* GIVEN REQUEST *
Copy every line with the string "type" in it.

(Structured object records)
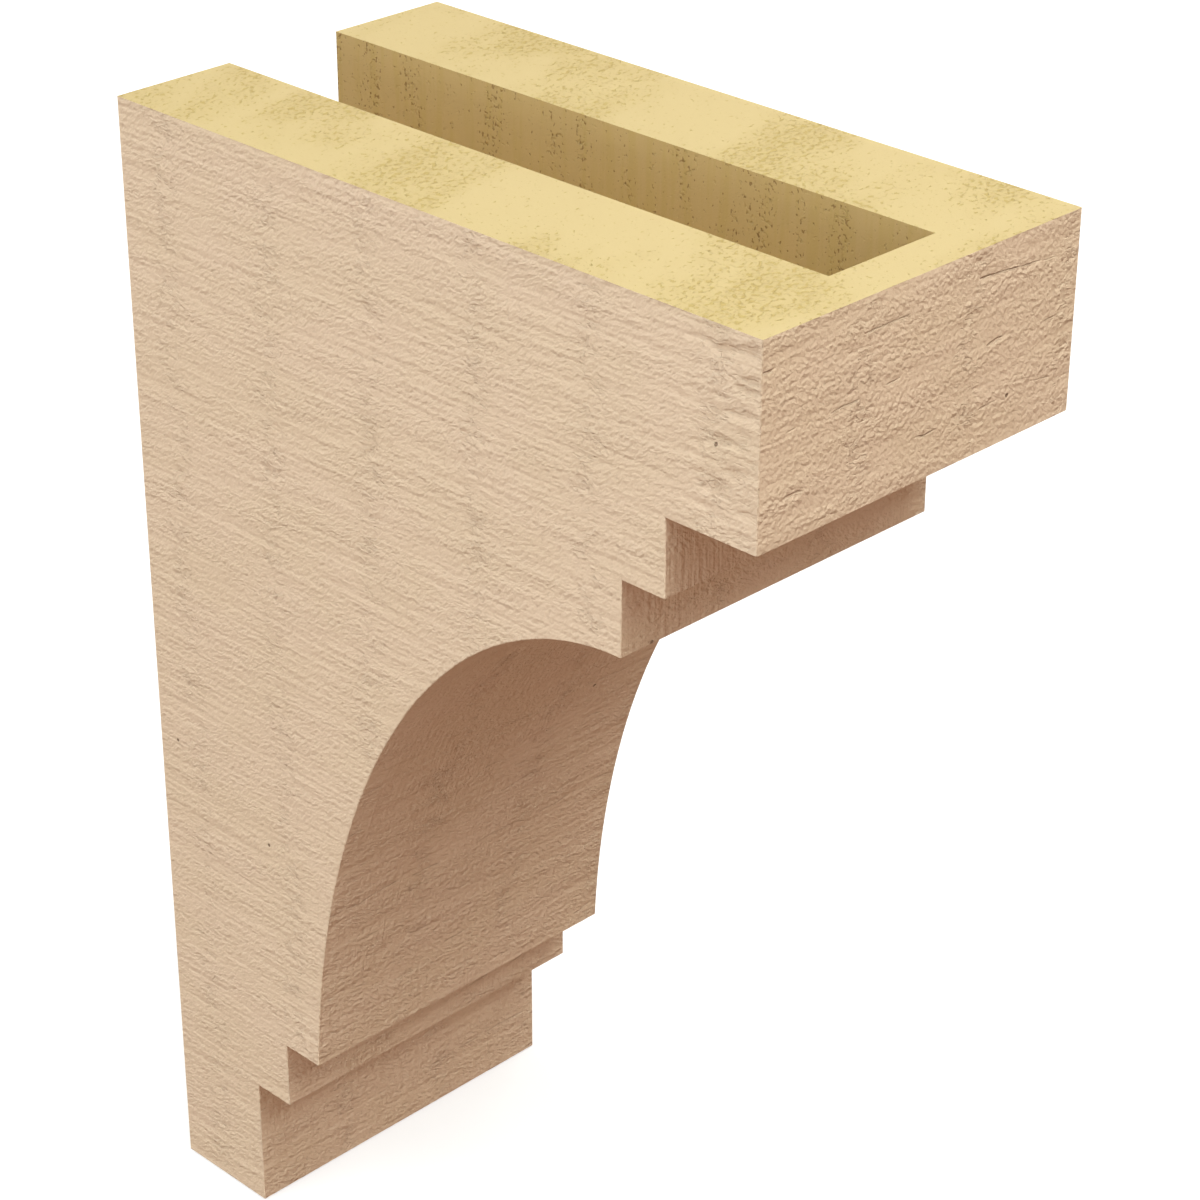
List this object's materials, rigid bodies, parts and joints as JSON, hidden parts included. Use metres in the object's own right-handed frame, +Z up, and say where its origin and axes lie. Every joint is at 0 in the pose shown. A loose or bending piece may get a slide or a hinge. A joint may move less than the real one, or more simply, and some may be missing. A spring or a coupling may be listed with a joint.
{
  "type": "corbel",
  "caption": "Deep stepped and coved corbel in faux rough-sawn wood, cast solid, with a batten slot open at the top and back, for carrying a shelf, mantel or soffit.",
  "frame": {"origin": "on the back face that bears on the wall, at mid width and mid height", "axes": "+Y out of the back face into the wall, so the corbel projects along -Y; +Z up; X across the width"},
  "size_m": [0.1524, 0.3048, 0.4572],
  "materials": {
    "primed_skin": "matte tan primer on a moulded rough-sawn wood grain"
  },
  "bodies": {
    "root": {"corbel": "primed_skin"}
  },
  "joints": []
}
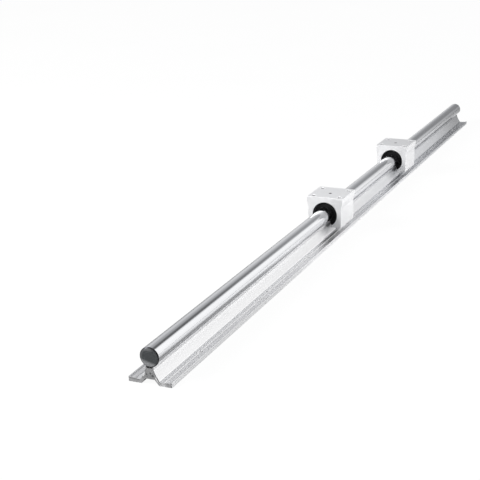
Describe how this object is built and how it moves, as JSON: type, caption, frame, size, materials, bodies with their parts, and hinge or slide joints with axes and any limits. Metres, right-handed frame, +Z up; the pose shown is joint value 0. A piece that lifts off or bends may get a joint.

* SOLUTION FOR THIS TASK *
  "type": "corbel",
Describe how this object is built and how it moves, as JSON: type, caption, frame, size, materials, bodies with their parts, and hinge or slide joints with axes and any limits. Metres, right-handed frame, +Z up; the pose shown is joint value 0. A piece that lifts off or bends may get a joint.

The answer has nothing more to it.